The "black body", as I understand it, is a conceptual, idealized, perfect, absorber of light. Being perfectly black it absorbs all light and reflects none.

 

[Phrak]

But what if there's NO mass?

Then there's no tiny, tiny little ball of light.

 

[K^2]

Phrak: pull his other leg; it's got bells on it!

But if you pull both my legs, I'll fall!

The following is one method we might examine to establish a lower bound, to first order, for the size of an isolated photon.

Even if you could establish the Schwarzschild Radius that way, which you can't because photon is delocalized, it wouldn't tell you the size of the photon.

A black hole is a singularity. A point object. Despite its event horizon having a cross-section.

 

[Phrak]

But if you pull both my legs, I'll fall!

Even if you could establish the Schwarzschild Radius that way, which you can't because photon is delocalized, it wouldn't tell you the size of the photon.

A black hole is a singularity. A point object. Despite its event horizon having a cross-section.

No, no, no. If it fell into its own black hole it could disappear and reemerge as a glueball. The radius is the photon radius; not the Schwarzschild radius. If it didn't stay in its own photon sphere it would leak away.

 

[alxm]

The wiki article is interesting: it asserts that Planck wasn't actually trying to resolve the ultraviolet catastrophe when he introduced the notion light was quantized.

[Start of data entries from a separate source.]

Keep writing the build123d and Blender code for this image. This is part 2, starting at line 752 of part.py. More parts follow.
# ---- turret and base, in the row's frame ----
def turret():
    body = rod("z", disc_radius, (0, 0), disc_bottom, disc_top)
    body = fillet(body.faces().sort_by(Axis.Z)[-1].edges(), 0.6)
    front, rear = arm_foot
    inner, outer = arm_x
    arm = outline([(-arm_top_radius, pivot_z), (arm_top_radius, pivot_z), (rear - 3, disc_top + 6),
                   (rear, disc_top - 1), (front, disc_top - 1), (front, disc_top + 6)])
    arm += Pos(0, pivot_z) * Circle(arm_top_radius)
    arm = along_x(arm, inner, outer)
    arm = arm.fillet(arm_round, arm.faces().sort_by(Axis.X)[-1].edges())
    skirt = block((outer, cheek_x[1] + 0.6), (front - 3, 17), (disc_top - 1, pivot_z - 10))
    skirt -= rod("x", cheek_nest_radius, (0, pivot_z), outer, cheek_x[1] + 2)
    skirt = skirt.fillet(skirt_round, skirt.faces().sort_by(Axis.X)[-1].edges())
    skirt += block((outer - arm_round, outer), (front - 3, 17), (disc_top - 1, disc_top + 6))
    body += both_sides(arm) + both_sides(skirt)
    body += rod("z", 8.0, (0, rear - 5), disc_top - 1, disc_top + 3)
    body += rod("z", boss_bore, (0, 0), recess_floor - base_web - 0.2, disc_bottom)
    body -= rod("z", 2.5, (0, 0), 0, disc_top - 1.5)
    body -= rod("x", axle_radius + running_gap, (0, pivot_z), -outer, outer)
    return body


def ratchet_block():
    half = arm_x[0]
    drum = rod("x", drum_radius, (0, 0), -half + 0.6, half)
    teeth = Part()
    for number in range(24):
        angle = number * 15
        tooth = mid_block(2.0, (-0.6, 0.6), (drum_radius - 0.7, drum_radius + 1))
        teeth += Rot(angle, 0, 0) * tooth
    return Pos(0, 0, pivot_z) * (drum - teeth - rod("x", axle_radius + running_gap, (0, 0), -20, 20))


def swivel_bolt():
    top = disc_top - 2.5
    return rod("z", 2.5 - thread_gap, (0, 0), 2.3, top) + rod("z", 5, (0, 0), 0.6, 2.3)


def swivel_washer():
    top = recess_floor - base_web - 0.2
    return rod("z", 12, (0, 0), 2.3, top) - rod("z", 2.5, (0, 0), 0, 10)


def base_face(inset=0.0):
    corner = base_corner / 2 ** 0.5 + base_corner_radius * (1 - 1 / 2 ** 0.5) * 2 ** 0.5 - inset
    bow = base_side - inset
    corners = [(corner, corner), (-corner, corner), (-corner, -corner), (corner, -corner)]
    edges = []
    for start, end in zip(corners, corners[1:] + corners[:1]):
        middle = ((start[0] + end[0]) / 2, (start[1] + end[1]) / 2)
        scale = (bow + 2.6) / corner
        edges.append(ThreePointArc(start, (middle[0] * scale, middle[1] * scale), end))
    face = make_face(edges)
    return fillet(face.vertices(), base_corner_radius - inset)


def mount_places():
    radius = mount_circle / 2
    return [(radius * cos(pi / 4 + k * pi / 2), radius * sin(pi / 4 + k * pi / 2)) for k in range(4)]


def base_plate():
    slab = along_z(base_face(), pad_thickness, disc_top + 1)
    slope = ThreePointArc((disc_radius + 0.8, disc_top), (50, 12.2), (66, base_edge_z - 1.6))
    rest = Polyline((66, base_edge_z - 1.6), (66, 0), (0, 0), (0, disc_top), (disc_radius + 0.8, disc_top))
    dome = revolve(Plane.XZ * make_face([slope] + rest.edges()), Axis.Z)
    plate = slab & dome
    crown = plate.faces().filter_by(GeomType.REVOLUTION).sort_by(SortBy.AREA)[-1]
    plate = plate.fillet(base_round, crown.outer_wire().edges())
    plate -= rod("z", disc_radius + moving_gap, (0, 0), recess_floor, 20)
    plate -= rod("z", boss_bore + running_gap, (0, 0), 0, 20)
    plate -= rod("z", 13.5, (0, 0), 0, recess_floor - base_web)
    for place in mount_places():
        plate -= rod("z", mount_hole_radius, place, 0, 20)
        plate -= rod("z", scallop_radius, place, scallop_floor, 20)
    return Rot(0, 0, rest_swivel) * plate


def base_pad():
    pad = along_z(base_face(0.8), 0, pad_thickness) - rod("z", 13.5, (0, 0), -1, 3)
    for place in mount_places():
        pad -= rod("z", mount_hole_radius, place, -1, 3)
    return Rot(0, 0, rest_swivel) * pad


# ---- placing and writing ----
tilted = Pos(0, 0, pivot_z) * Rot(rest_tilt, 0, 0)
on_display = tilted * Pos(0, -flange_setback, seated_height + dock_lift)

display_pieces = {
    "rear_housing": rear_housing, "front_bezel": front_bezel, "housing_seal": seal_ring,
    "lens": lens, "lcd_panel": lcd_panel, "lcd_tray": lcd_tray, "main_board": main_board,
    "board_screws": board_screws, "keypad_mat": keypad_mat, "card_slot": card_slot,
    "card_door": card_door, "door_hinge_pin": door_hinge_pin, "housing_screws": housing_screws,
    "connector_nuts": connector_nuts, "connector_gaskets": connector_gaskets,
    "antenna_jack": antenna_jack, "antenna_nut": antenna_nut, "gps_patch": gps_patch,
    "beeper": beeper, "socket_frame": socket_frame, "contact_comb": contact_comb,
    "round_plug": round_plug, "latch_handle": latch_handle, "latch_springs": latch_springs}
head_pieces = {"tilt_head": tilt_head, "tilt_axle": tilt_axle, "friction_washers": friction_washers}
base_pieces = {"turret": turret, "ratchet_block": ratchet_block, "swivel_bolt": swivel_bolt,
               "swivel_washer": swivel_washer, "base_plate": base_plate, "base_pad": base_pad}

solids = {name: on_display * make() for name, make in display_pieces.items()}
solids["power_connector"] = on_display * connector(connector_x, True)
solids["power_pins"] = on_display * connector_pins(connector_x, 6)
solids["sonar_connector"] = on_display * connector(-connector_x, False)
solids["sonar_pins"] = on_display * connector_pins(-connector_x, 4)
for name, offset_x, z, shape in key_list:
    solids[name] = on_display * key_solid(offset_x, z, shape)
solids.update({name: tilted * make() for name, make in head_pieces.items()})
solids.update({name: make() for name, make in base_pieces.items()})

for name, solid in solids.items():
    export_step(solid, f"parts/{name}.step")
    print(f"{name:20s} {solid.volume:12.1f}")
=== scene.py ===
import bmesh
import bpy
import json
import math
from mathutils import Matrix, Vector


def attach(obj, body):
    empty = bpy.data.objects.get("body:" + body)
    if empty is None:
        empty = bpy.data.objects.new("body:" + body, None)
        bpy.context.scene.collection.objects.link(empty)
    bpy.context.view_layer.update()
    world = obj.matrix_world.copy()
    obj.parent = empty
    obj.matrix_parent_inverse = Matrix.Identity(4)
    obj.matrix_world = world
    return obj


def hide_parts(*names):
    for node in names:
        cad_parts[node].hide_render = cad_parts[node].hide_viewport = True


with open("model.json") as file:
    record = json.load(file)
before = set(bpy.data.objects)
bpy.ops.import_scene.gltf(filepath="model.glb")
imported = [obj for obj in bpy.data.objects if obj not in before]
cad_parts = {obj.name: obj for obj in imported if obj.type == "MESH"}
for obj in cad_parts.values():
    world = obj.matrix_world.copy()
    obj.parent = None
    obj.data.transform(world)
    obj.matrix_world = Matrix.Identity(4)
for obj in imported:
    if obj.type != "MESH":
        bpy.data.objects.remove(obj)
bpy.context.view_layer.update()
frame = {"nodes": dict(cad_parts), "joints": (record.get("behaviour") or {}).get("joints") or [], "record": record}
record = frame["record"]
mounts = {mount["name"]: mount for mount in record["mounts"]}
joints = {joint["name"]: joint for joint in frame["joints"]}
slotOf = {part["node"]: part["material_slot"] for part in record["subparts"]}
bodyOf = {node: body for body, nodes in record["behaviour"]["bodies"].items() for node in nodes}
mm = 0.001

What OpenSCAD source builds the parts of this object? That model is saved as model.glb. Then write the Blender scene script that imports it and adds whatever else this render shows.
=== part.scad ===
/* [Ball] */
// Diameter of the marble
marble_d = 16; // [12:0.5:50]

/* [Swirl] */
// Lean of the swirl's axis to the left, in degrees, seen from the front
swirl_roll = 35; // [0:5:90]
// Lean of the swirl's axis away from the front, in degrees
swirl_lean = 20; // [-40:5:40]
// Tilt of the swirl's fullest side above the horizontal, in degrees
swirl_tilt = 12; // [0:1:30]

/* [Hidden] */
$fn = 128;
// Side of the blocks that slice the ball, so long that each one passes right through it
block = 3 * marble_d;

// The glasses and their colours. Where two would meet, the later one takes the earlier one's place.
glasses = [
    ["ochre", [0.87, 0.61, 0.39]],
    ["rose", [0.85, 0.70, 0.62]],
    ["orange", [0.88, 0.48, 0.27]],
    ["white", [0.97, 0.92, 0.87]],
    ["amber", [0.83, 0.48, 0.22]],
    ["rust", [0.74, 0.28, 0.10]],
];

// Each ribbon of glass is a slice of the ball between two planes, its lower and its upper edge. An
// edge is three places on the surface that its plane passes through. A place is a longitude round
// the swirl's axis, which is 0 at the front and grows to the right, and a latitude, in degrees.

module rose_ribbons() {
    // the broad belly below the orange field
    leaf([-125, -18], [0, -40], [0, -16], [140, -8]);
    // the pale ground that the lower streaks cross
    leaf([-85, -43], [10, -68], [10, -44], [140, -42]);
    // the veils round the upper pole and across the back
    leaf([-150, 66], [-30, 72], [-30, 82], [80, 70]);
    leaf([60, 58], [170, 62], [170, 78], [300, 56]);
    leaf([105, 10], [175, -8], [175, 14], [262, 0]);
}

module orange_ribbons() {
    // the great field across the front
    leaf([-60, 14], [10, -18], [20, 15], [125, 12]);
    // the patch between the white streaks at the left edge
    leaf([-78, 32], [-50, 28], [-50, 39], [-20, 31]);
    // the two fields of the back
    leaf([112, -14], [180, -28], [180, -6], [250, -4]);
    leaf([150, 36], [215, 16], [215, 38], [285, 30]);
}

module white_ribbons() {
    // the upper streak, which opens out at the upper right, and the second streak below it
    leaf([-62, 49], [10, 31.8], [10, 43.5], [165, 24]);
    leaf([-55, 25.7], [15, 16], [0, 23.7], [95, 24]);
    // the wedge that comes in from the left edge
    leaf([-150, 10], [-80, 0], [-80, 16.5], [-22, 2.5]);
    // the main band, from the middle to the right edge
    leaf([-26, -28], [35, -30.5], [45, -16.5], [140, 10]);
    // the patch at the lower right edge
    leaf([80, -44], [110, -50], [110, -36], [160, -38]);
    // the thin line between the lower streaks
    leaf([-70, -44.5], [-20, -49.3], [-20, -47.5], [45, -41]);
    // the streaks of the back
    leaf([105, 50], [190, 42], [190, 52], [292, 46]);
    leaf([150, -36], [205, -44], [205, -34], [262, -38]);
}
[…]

He had other reasoning for it.

Well since we're setting the record straight, he never introduced the notion that light was quantized either, but rather the "oscillators" (an abstraction he used) in material which emit light. It was Einstein with his work on the photoelectric effect who showed you could re-interpret it this way and explain both phenomena.

 

[Dickfore]

Well since we're setting the record straight, he never introduced the notion that light was quantized either, but rather the "oscillators" (an abstraction he used) in material which emit light. It was Einstein with his work on the photoelectric effect who showed you could re-interpret it this way and explain both phenomena.

this^

 

[johng23]

There are some quantum states (e.g. coherent states) where the number of photons is uncertain. But even so I am with you on this. If you don't like the idea of virtual photons then you may not want to consider a near-field antenna like a microwave to be photons, but it is certainly accepted by the QED community.

I don't know what you're talking about with the virtual photons/near field antenna. Can you tell me where I could read about this? (unless you feel like explaining it yourself!)

 

[K^2]

No, no, no. If it fell into its own black hole it could disappear and reemerge as a glueball. The radius is the photon radius; not the Schwarzschild radius. If it didn't stay in its own photon sphere it would leak away.

You know, this sort of humor works a lot better when every other post by other people doesn't contain similar nonsense they genuinely believe.

 

[Phrak]

You know, this sort of humor works a lot better when every other post by other people doesn't contain similar nonsense they genuinely believe.

Hmm. Well, it's all nonsense; Here and every other thread. The true believers in their pet theories make as much sense as anyone--but using a lot less effort too get the same results. The slightest contact between quantum mechanics and general relativity and it all falls down like a house of cards. Loop quantum gravity, MTW, string theory. And what about string theory, and second quantization and the duality revolution? 50 years and it's still quantum mechanics with nonlocal action at a distance. What a mess.

 

[K^2]

Oh, it's not nearly as bad. Quantum mechanics works perfectly within context of general relativity - as long as quantum system doesn't affect curvature in any significant way.

 

[Phrak]

I don't know what bad is, but it's surely fiction. I happen to know three electricians, for various reasons. Each has some very interesting, and bazaar ideas of what electricity is, yet manages to accomplish his allotted taskes none the less. So we have these nice systems in physics that manage to accomplish a few tasks at hand as long as we don't confuse plumbing with dry wall.

We spend our time here in these forums, with 'superior' ideas, casting incantations, often in one-upmanship, in mutually agreed-upon games of make-believe.

I don't find the state of physics today to be bad, just wrong. If it were correct, it would be reduced to engineering with the best challenges gone.

 

[Phrak]

And more. There is a popular ongoing thread in this forum at this time: "Is action at a distance possible as envisaged by the EPR Paradox." What in the world is going on? The framework of physics as it stands today provides no clear path to answer one of the most compact questions, resulting in another thread in a never-ending debate. And this hardly completes the set.

The framework of physics is so poor its not even wrong. Each and every one of the advocates, one having stance A, and another with stance B in diametrical opposition to stance A, is working with the wrong set of axioms.

Maybe one of the old and wizen mentors of physics will show up telling me I'm advancing a personal theory. Gravity and quantum mechanics and logic will never coexist without some fundamental redirection of core concepts that have evolved out of such things as counting on fingers and measuring distance with hand widths.